*Goal:*
Repeat every line, exactly, from the very first through the one where "TAPE_THICKNESS = 0.0006" appears. Add nothing else.

*Material for the task:*

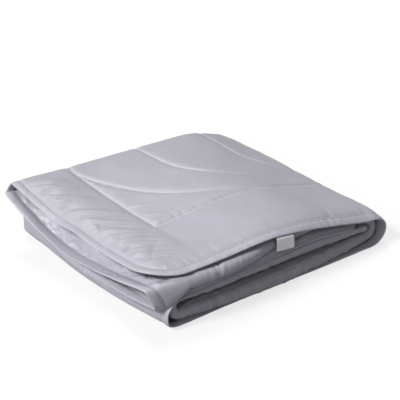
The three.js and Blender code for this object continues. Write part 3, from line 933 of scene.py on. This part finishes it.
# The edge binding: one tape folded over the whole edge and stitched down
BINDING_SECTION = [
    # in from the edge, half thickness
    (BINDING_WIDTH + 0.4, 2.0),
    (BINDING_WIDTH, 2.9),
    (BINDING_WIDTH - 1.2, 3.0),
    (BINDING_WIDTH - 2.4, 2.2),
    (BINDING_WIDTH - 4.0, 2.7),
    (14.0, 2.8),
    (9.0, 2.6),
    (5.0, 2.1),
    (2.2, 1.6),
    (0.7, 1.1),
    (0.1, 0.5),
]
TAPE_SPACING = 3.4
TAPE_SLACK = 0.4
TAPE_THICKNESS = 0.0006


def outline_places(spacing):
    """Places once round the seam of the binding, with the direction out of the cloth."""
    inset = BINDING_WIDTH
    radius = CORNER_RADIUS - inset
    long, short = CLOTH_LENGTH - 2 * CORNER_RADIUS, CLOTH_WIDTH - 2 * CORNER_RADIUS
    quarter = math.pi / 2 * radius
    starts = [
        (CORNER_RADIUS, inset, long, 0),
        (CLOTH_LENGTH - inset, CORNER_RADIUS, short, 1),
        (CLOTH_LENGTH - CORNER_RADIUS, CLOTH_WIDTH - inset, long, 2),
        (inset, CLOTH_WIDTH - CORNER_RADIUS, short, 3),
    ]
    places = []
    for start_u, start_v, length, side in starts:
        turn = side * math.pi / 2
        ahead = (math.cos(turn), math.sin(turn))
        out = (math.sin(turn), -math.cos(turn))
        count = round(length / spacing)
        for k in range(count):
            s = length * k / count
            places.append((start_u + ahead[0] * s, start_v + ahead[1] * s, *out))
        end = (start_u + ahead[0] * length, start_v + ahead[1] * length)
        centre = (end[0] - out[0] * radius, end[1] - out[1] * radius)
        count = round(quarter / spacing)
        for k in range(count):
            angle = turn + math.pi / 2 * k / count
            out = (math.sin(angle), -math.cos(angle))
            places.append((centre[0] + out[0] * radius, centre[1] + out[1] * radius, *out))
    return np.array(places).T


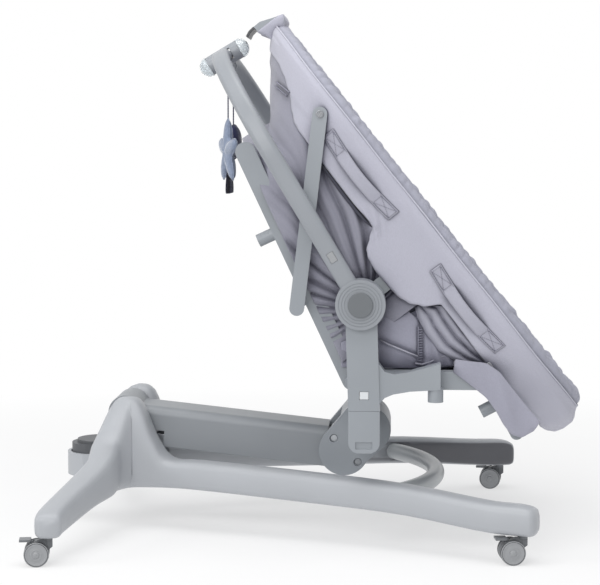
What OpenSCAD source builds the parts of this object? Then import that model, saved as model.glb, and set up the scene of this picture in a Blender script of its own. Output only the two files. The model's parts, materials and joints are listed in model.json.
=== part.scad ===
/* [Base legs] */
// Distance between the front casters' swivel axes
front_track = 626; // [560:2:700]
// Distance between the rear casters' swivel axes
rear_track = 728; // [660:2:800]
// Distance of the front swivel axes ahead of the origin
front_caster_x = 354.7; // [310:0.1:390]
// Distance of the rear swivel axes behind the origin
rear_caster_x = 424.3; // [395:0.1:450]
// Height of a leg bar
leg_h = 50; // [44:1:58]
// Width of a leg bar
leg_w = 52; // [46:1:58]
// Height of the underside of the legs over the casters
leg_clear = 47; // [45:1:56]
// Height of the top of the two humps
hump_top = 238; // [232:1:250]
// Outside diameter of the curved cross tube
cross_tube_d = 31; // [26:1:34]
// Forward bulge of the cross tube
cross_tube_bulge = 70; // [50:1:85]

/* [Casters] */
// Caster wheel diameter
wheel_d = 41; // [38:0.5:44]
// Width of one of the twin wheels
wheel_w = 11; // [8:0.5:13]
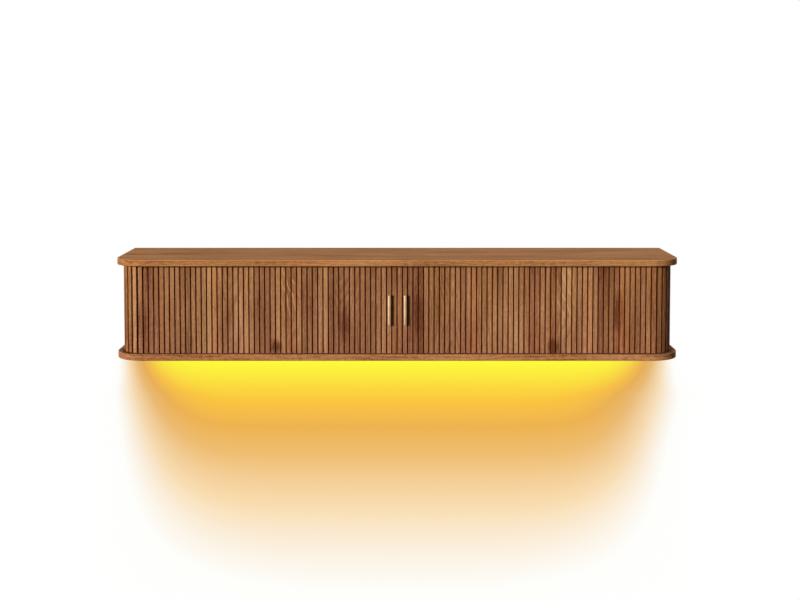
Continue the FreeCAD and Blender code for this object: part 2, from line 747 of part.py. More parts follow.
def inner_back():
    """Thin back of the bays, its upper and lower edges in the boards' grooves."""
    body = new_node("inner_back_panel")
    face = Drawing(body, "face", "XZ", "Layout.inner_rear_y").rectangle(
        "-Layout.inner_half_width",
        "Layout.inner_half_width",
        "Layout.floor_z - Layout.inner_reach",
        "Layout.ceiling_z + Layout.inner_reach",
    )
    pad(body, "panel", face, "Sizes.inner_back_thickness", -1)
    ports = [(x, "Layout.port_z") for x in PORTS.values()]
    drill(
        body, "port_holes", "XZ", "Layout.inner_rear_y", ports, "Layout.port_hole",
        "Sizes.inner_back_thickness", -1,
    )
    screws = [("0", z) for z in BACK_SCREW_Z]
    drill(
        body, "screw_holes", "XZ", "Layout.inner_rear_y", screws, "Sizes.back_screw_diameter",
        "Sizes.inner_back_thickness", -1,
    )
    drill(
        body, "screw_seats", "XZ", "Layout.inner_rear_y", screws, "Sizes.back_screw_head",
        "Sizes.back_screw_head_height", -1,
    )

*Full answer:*
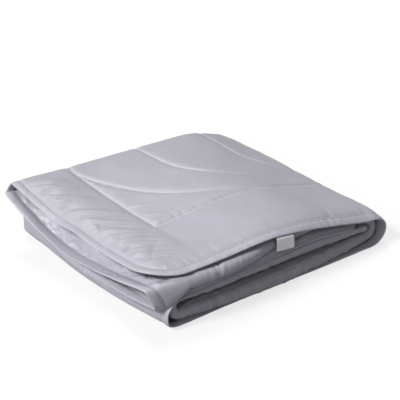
The three.js and Blender code for this object continues. Write part 3, from line 933 of scene.py on. This part finishes it.
# The edge binding: one tape folded over the whole edge and stitched down
BINDING_SECTION = [
    # in from the edge, half thickness
    (BINDING_WIDTH + 0.4, 2.0),
    (BINDING_WIDTH, 2.9),
    (BINDING_WIDTH - 1.2, 3.0),
    (BINDING_WIDTH - 2.4, 2.2),
    (BINDING_WIDTH - 4.0, 2.7),
    (14.0, 2.8),
    (9.0, 2.6),
    (5.0, 2.1),
    (2.2, 1.6),
    (0.7, 1.1),
    (0.1, 0.5),
]
TAPE_SPACING = 3.4
TAPE_SLACK = 0.4
TAPE_THICKNESS = 0.0006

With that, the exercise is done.